Setting your charcoal alight is the first hurdle you need to cross before starting to cook with your charcoal grill. Once you master this part of the process, you can really start getting the most out of your grill.
As you experiment with these methods, you would also be able to fine-tune your measurements and find ways for cooking meat with both fast sears and low-and-slow cooking techniques using indirect heat.
We thoroughly recommend using a chimney starter as our preferred method of igniting charcoal. You can also check out some of the other alternatives we suggested. We also recommend steering clear of using starter fluid due to the many concerns that can come with its use.
Now all that is left for you to do is get those coals hot and start whipping up delicacies on your grill.
Check out our best rated charcoal grills.
Do you leave the grill open when lighting charcoal?
Your charcoal grill should be open when you place and light your charcoal. Once the coals are lit and are holding a steady temperature, you can put the lid back on. If you’re slow cooking something, you can use the vents to control the internal temperature to get it lower or arrange coals to one side to create an area of indirect heat.
How long should I let charcoal burn before I cover it?

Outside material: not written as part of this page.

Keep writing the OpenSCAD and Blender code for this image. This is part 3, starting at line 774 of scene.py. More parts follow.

You want consistent heat from your charcoal before you cover your charcoal grill. A visual cue to look for is a gray ash covering the briquettes. It should take 5-10 minutes to get to this point.

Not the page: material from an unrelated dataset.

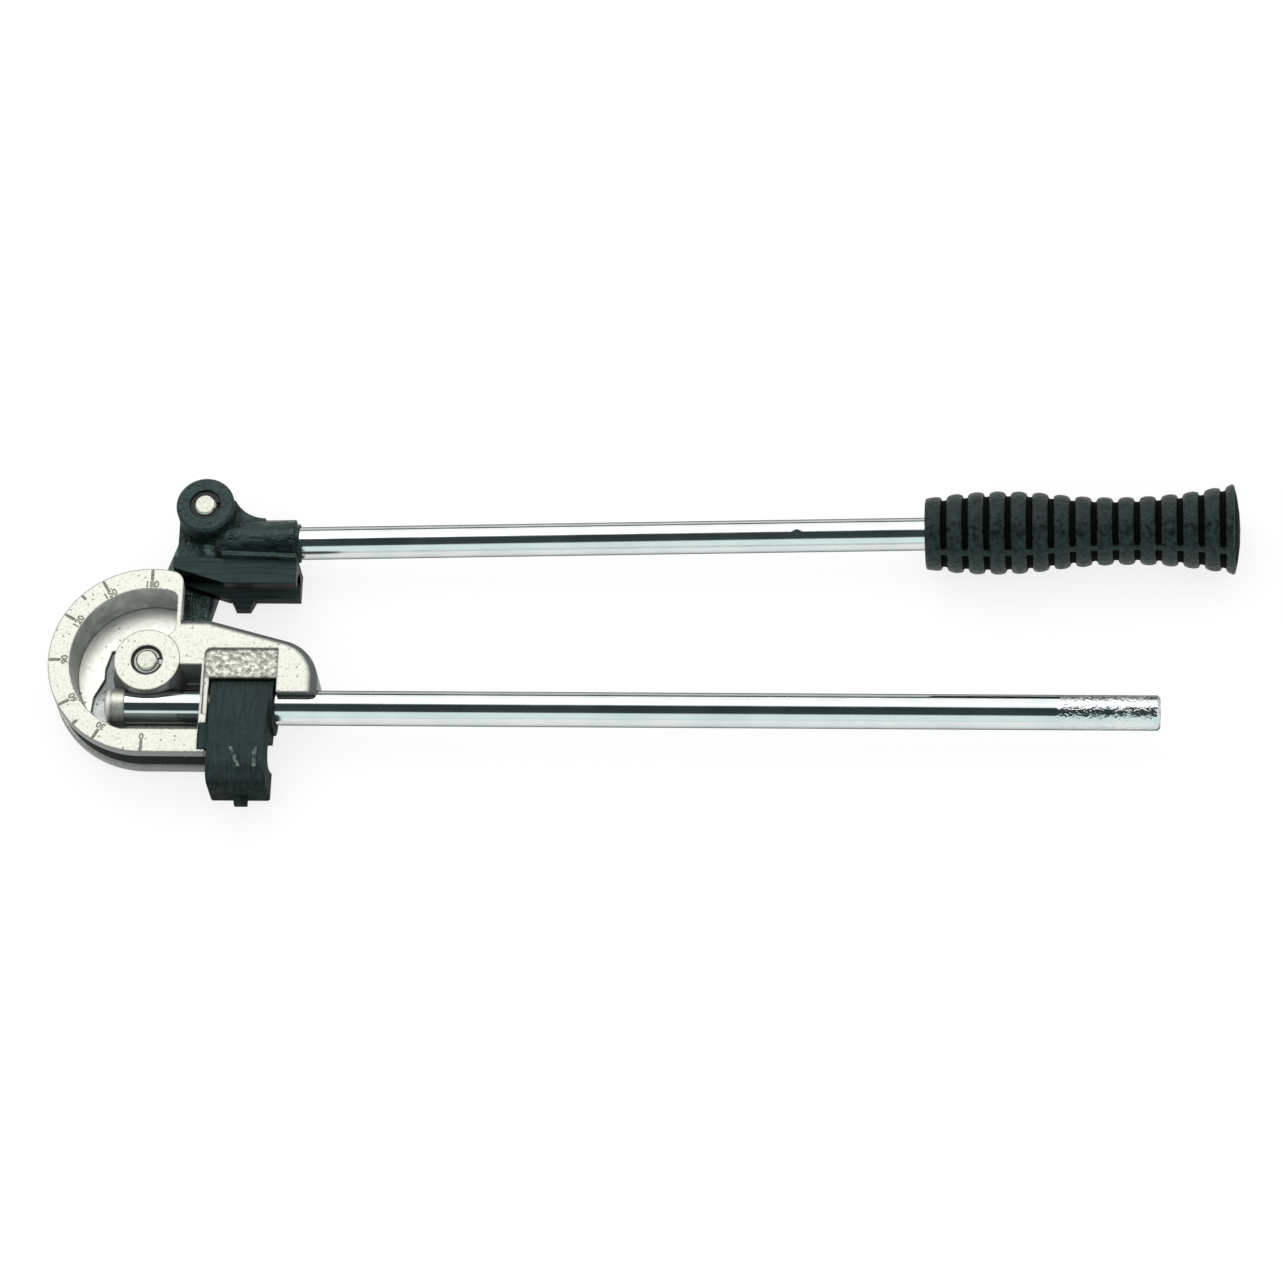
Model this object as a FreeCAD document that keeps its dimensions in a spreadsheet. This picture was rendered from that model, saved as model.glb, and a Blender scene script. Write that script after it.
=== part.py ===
import FreeCAD, Part
import math
import os
import Sketcher
from FreeCAD import Placement, Rotation, Vector
from types import SimpleNamespace

# Two-handed pipe bender for 12 mm tube, lying on its back with the lever at the end of a bend.
# The origin is on the pivot axis, in the plane that the tool lies on. +X runs along the
# handles, +Y points from the fixed handle to the lever and +Z out of the former's face.
# Lengths are in millimetres and angles in degrees.

SIZES = {
    # Workpiece tube, and the groove that it is bent in
    "tube_diameter": 12,
    "groove_play": 0.1,
    "groove_draft": 5,
    "groove_sweep": 208,
    "bend_radius": 42,
    "flange_rise": 3.4,
    "rim_width": 23,
    # Outline of the former: end of the scale flange, shoulder, web and nose
    "flange_end": 14.5,
    "flange_corner": 6,
    "end_relief": 3.7,
    "shoulder_height": 21.4,
    "web_slope": 15.6,
    "web_round": 5,
    "nose_reach": 78,
    "nose_drop": 8,
    "nose_radius": 20,
    "saddle_edge": 15.5,
    "window_start": 29,
    "window_length": 31,
    "window_top": 8,
    "window_play": 0.5,
    # Recess in the face of the former, with its draft, and the lower floor round the hub
    "recess_radius": 35.5,
    "recess_depth": 17,
    "recess_draft": 6,
    "recess_end": 12.3,
    "recess_corner": 4,
    "recess_heel": 5.9,
    "recess_flat": 1.5,
    "recess_wall": 3.6,
    "recess_top": 2,
    "hub_radius": 15,
    "heel_angle": 55,
    "sump_depth": 1.5,
    "sump_margin": 3,
    "sump_hub_margin": 2.2,
    "crescent_side": 21.4,
    "crescent_lean": 2.6,
    "crescent_top": 11.5,
    "crescent_tip": 26,
    "panel_depth": 0.9,
    "panel_height": 14,
    "panel_start": 26.6,
    "panel_round": 3,
    "rear_pocket_depth": 7,
    "rear_pocket_start": 21,
    "rear_rib": 4.5,
    # Fixed handle with its seat in the former
    "handle_diameter": 16,
    "handle_wall": 1.5,
    "handle_offset": 18.5,
    "handle_inset": 14.6,
    "handle_reach": 460,
    "handle_chamfer": 1.2,
    "stop_length": 4.6,
    "stop_round": 4,
    "stop_step": 0.6,
    "cradle_wall": 2.2,
    "cradle_drop": 3,
    "handle_pin_diameter": 4,
    "handle_pin_place": 5,
    "handle_pin_entry": 1.2,
    "plug_length": 12,
    "plug_recess": 1.2,
    # Hook that holds the tube at the zero mark
    "hook_play": 0.06,
    "hook_gap": 1.2,
    "hook_wall": 4.8,
    "hook_step": 1.5,
    "hook_front": 14.6,
    "hook_shoulder": 10,
    "hook_bottom": 41,
    "hook_round": 9,
    "hook_back": 9,
    "hook_chamfer": 0.8,
    "seat_play": 0.3,
    "lug_width": 3.4,
    "lug_depth": 25,
    "lug_arc": 17.2,
    "lug_thickness": 3,
    "lug_play": 0.4,
    "nub_start": 11,
    "nub_width": 6,
    "nub_height": 3,
    "nub_thickness": 4,
    "hook_rib_width": 1.8,
    "hook_rib_height": 0.8,
    "hook_rib_top": 25.6,
    "hook_rib_low": 38,
    "hook_rib_left": 10.4,
    "hook_rib_lean": 5.2,
    "hook_rib_right": 21.6,
    # Link between the former and the lever, and its two pins
    "eye_across": 22.5,
    "eye_over_tube": 34.4,
    "link_thickness": 7.5,
    "link_hub_radius": 15,
    "link_eye_radius": 12.5,
    "link_chamfer": 1,
    "link_pocket_depth": 2,
    "link_rim": 4,
    "washer_thickness": 0.5,
    "washer_radius": 11,
    "pin_diameter": 10,
    "pin_play": 0.05,
    "pin_head_radius": 9,
    "pin_chamfer": 0.8,
    "hinge_pin_rise": 0.5,
    "bush_wall": 1.5,
    "ring_radius": 6.9,
    "ring_thickness": 1,
    "ring_bite": 0.4,
    "ring_gap": 3,
    "counterbore_radius": 7.2,
    "counterbore_depth": 2,
    # Lever head with its eye, socket and foot
    "lever_incline": 1.2,
    "lever_over_tube": 20.8,
    "boss_radius": 13.4,
    "boss_height": 15,
    "boss_chamfer": 1,
    "head_front": 0.5,
    "socket_radius": 10.9,
    "socket_start": 3.5,
    "socket_end": 40.8,
    "socket_round": 6,
    "collar_length": 1.9,
    "collar_radius": 8.9,
    "foot_over_tube": 9.8,
    "foot_tail_over_tube": 7.5,
    "foot_end": 43.5,
    "foot_thickness": 2.3,
    "foot_front": 15.3,
    "foot_front_start": 9,
    "gusset_reach": 27,
    "gusset_arc": 16,
    "gusset_front": 6,
    # Lever tube, its pin and the grip
    "lever_diameter": 15,
    "lever_wall": 1.5,
    "lever_start": 13,
    "lever_pin_place": 27,
    "lever_pin_diameter": 4,
    "lever_pin_inset": 0.6,
    "lever_pin_entry": 2,
    "grip_start": 329.5,
    "grip_length": 140.5,
    "grip_waist_place": 60,
    "grip_tip_radius": 16.3,
    "grip_joint_radius": 17.2,
    "grip_flare_radius": 20.6,
    "grip_bulge_arc": 195,
    "grip_waist_arc": 250,
    "grip_crown": 2.5,
    "grip_cap": 4,
    "grip_edge": 1,
    "groove_count": 14,
    "first_groove": 8.9,
    "groove_pitch": 9.79,
    "groove_width": 4.8,
    "groove_depth": 1.7,
    "grip_rib_angle": 9,
    "grip_rib_turn": 36,
    # Slide shoe with the pegs that plug into the foot
    "shoe_play": 0.2,
    "shoe_shoulder": 4.4,
    "shoe_ramp": 24,
    "shoe_skirt": 3.4,
    "bump_start": 11.5,
    "bump_length": 11.5,
    "bump_depth": 5,
    "bump_taper": 2.5,
    "peg_diameter": 6,
    "peg_centre": 5,
    "peg_first": 3,
    "peg_height": 9,
    "peg_second": 31,
    "peg_root": 1,
    "tail_height": 2.4,
    "shoe_pin_diameter": 2.5,
    "shoe_pin_place": 5.5,
    "shoe_pin_length": 10,
}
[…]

How much charcoal do you need to start a charcoal grill?
If you’re using a chimney starter, which we highly suggest, simply fill the entire chimney with charcoal briquettes. If you’re high-heat grilling, you don’t want to burn through your supply too quickly. More charcoal will burn longer, less charcoal will require you to add coals—potentially affecting your internal temperature. It gets easier to estimate what’s enough charcoal with time and practice.
Is it OK to use old charcoal?
Yes, you can use old charcoal. For the best result, you should scrape as much gray ash off of the briquettes as possible and add more coal (new ones!) to make sure the charcoal starts. If you’re storing old charcoal, make sure it’s stored away from wet weather.